We recommended ports — Portugal’s gift to chocolate lovers — in another recent column (“Not Just Any Old Port,” Oct. 10). Lovers of fruitier Banyuls will want to revisit our ruby port recommendations, plus a luscious California port we’ve fallen for since then: Heitz Cellars Ink Grade Port ($30) from Napa Valley, which boasts bright berry fruitiness. Those who prefer the nuttier flavors of PX sherry can revisit our tips on tawny ports or pour a Broadbent Madeira Reserve 5 Years Old ($20), a caramel-nut elixir we recently enjoyed with milk chocolate.

More-adventurous chocolate lovers should check out the Torres Aqua d’Or ($20 for 500 ml), made with Moscatel grapes. This new favorite boasts delicate flavors of orange and orange zest balanced by caramel notes. It is light-bodied enough to serve as an aperitif with almonds, yet rich enough to pair with chocolate biscotti after a meal.

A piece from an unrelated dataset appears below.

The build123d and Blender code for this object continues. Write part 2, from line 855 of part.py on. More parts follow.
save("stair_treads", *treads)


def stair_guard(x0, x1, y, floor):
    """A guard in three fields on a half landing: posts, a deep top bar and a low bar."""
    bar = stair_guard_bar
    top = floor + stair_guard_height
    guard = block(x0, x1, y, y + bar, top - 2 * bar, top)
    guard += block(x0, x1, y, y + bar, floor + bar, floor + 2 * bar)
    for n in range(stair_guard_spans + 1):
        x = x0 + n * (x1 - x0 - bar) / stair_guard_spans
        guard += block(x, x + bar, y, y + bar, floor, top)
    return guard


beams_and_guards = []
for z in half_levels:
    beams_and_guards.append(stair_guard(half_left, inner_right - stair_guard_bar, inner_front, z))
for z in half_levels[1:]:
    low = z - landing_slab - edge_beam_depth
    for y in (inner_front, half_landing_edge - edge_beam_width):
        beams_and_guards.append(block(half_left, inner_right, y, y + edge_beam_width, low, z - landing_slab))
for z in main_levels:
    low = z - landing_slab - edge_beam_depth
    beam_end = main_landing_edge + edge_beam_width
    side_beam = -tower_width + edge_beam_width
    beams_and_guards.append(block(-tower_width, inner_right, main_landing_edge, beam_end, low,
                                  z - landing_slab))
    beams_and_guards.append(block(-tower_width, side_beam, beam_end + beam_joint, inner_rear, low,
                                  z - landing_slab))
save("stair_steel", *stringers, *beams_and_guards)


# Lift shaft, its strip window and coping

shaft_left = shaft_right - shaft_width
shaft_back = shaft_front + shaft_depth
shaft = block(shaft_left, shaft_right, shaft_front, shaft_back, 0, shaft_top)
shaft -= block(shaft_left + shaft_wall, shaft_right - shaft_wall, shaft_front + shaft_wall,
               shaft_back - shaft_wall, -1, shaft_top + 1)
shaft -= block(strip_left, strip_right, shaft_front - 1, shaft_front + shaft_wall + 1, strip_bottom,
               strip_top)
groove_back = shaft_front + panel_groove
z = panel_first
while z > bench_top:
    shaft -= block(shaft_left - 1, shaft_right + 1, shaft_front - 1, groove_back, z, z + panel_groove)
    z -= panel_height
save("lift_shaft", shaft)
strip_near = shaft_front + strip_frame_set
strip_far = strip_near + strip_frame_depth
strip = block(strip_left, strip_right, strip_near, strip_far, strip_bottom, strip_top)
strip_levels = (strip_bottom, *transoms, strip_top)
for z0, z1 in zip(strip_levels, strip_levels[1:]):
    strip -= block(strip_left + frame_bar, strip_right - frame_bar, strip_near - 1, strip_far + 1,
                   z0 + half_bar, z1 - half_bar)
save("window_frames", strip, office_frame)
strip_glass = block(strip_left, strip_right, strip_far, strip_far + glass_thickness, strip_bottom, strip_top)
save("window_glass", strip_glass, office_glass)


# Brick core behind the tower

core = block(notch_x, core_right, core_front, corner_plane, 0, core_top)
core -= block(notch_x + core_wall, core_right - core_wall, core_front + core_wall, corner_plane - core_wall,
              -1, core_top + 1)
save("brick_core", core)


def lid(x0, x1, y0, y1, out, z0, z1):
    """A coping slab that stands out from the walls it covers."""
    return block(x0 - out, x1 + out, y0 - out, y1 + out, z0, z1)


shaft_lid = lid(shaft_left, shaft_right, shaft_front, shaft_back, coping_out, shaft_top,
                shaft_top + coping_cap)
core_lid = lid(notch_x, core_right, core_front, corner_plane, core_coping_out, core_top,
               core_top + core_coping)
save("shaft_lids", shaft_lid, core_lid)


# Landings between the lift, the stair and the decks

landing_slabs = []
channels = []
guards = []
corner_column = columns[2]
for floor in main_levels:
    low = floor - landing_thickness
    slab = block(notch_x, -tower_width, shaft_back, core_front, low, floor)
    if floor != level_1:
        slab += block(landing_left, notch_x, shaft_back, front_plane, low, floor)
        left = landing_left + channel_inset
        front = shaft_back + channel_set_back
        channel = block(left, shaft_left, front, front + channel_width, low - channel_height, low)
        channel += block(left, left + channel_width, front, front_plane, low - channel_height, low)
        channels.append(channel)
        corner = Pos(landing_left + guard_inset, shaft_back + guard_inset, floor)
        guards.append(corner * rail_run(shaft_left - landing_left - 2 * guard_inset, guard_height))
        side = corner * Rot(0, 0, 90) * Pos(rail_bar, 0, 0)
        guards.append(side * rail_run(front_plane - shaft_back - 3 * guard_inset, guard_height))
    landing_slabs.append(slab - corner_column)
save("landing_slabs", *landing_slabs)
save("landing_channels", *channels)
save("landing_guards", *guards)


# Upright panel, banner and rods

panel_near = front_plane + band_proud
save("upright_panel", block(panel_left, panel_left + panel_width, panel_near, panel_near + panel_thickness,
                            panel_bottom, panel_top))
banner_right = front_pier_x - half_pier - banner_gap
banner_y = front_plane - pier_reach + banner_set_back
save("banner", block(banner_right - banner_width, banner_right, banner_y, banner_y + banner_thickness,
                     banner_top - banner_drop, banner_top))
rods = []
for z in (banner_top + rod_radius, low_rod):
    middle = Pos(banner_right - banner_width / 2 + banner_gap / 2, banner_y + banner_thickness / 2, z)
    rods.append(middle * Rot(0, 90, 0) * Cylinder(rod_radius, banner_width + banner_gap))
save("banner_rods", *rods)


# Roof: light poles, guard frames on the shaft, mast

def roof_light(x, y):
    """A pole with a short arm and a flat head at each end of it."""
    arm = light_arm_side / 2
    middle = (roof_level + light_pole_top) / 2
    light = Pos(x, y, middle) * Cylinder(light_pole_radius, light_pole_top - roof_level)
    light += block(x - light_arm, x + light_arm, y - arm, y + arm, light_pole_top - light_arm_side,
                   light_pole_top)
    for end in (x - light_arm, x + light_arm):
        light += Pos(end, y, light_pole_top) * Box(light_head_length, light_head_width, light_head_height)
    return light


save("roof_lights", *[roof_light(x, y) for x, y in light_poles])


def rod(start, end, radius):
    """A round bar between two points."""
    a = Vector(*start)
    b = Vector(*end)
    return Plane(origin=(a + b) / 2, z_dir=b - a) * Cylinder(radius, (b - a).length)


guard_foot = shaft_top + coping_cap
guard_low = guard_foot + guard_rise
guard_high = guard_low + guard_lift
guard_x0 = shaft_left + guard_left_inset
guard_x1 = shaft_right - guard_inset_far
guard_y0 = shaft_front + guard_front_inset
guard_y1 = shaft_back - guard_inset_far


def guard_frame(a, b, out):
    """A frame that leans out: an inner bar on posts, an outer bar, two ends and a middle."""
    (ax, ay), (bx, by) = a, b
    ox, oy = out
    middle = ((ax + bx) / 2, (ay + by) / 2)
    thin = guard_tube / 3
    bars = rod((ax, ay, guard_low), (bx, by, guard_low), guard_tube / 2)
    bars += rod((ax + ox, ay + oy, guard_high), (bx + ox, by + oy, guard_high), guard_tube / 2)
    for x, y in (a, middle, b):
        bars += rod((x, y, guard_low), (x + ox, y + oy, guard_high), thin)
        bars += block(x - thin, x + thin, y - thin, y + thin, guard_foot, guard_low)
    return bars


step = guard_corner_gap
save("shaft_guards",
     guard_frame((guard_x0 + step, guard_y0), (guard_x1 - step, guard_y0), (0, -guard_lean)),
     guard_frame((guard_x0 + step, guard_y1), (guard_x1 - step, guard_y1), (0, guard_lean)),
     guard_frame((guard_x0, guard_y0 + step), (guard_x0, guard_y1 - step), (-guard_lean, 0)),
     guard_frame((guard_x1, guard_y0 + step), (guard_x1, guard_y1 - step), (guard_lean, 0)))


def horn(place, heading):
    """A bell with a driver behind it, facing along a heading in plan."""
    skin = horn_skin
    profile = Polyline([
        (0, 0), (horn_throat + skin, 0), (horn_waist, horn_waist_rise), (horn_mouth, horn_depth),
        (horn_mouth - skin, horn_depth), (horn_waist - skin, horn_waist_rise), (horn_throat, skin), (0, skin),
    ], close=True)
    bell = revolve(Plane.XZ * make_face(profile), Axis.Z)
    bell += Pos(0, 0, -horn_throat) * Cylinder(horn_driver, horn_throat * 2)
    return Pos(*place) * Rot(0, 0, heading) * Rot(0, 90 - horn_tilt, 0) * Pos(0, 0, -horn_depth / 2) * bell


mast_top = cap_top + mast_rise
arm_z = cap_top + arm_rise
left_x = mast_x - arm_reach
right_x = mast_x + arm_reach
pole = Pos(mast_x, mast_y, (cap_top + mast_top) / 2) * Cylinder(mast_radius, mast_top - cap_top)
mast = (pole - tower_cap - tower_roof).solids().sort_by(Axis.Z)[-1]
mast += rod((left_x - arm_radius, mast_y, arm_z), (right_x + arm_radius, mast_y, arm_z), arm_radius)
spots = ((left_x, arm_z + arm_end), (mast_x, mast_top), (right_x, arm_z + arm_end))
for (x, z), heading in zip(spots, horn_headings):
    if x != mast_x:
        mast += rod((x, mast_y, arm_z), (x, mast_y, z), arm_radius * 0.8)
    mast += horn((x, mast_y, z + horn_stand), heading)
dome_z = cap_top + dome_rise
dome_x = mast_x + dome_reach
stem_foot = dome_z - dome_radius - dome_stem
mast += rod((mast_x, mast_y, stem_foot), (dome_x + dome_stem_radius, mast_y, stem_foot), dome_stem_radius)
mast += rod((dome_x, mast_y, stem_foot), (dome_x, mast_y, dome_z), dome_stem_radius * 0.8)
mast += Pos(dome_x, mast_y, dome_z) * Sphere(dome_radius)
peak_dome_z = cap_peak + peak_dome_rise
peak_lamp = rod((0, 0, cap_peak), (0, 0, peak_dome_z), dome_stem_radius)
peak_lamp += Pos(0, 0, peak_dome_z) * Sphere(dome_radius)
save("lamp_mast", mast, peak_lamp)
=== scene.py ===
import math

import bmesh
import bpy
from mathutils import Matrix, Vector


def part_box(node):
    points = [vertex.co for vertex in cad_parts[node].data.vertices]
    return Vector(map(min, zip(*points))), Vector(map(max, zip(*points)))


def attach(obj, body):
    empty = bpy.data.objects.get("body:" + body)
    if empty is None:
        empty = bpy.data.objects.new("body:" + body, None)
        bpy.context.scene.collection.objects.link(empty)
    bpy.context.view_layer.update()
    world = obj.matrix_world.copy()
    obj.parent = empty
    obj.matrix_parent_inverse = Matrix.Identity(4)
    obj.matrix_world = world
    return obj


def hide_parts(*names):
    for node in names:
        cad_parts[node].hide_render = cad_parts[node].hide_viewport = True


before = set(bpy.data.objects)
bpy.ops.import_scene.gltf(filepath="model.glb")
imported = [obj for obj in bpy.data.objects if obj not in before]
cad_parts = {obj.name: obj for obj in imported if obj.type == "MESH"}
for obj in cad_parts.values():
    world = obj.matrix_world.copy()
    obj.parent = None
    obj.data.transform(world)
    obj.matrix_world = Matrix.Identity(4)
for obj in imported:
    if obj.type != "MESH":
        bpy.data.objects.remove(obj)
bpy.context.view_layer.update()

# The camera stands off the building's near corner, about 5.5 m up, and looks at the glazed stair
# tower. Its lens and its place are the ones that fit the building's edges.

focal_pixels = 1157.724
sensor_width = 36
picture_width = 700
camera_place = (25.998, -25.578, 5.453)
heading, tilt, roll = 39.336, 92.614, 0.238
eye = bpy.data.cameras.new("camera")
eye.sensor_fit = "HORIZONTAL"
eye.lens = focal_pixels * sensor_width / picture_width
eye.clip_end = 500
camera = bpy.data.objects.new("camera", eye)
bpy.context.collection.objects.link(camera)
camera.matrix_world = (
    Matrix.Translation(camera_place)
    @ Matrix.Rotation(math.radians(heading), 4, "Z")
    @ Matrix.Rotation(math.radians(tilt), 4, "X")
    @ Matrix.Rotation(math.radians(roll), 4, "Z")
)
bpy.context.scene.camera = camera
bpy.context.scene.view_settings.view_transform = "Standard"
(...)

Raspberry addicts will find themselves awed by Bonny Doon Vineyard Framboise ($14 for 375 ml), which has the intense aroma and flavor of the raspberries it’s made from (with additional grape spirits), captured as if they had been cooked down to jammy preserves. Its sweetness is beautifully balanced by firm acidity, making it a memorable foil for milk-chocolate desserts, though not as reliably for dark chocolate. It is also ideal with white chocolate, which we are not typically big on, although we love this combination.

A whole camp of dry red wine lovers enjoys cabernet sauvignon and the like with chocolate, but we had never pitched our tents there before. However, we recently discovered that the 2005 Tapestry Bakers Gully Vineyard Shiraz ($16) can serve double duty, as it is robust enough to accompany beef or lamb yet jam-packed full of enough fruitiness to pair nicely with a dark chocolate dessert.

Who says you can’t teach a chocolate lover new tricks?